Fire started by lightning scorched 1,000 acres in Northern California

A raging Northern California wildfire sparked by lightning has scorched 1,000 acres and prompted mandatory evacuations because of weather forecasts.

The Saddle fire started about 5:30 p.m. Tuesday in the Shasta-Trinity National Forest, northwest of Hyampom, according to the U.S. Forest Service. It was sparked in a lightning storm brought on by remnants of Tropical Storm Blanca, and firefighters have not been able to contain it.

The fast-moving fire ran uphill Thursday, consuming logs and tall grass as it moved southwest.

The Trinity County Sheriff’s Department ordered evacuations for residents who live along Lower South Fork Road, north of Big Slide Campground to Manzanita Ranch. Hyampom residents were under advisory evacuation.

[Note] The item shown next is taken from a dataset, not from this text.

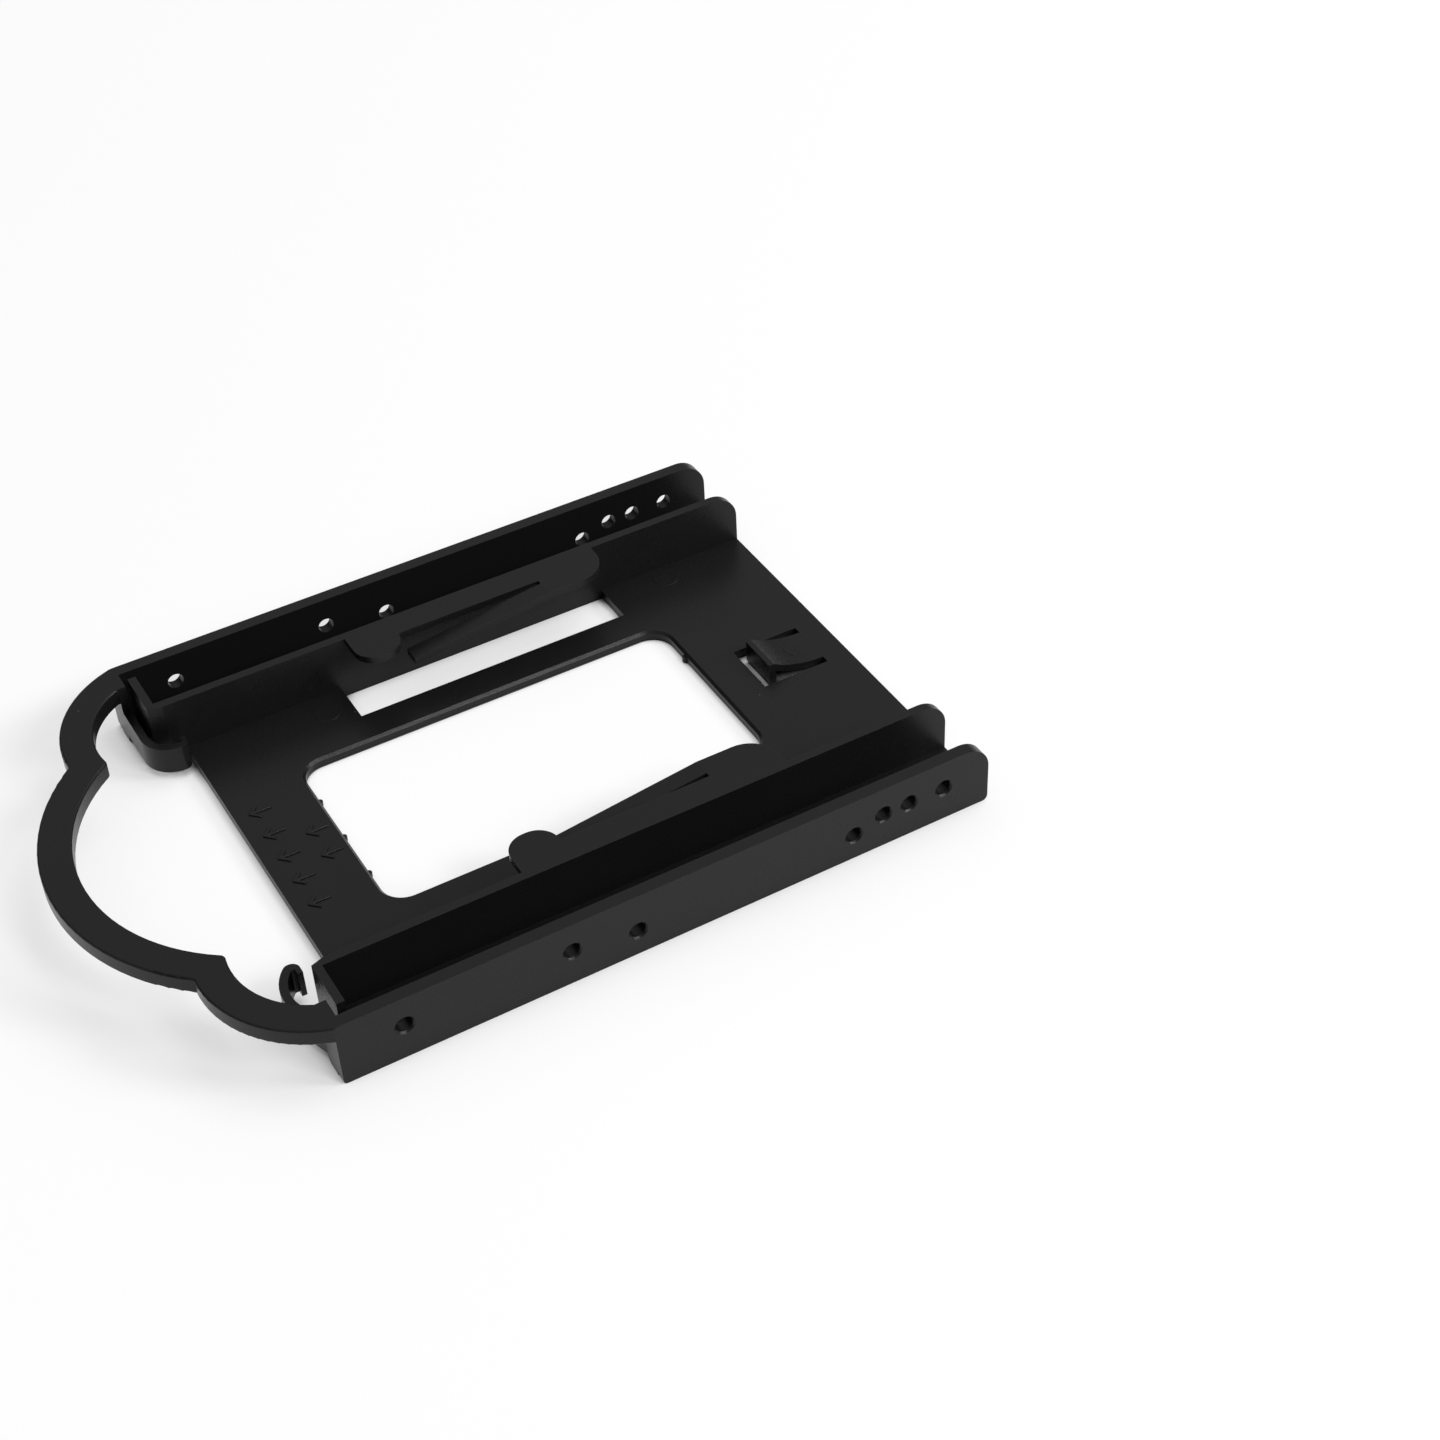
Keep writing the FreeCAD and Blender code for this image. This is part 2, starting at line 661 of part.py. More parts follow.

An evacuation center was set up at Hayfork High School.

Fire officials say they are concerned about a high-pressure system that will be building over the blaze for the next seven days, likely bringing north winds.

Warm temperatures Friday could break previously set records, according to the National Forest Service. The heat comes two days after rain, hail and lightning in the area.

At least 160 firefighters are working to construct a fire line around the blaze to protect homes.

Earlier this week, Daniel Berlant, a spokesman for the California Department of Forestry and Fire Protection, said firefighters were battling nearly 60 blazes started by more than 2,500 lightning strikes.

The wildfires, mostly small, burned across seven forests in remote areas in Northern California.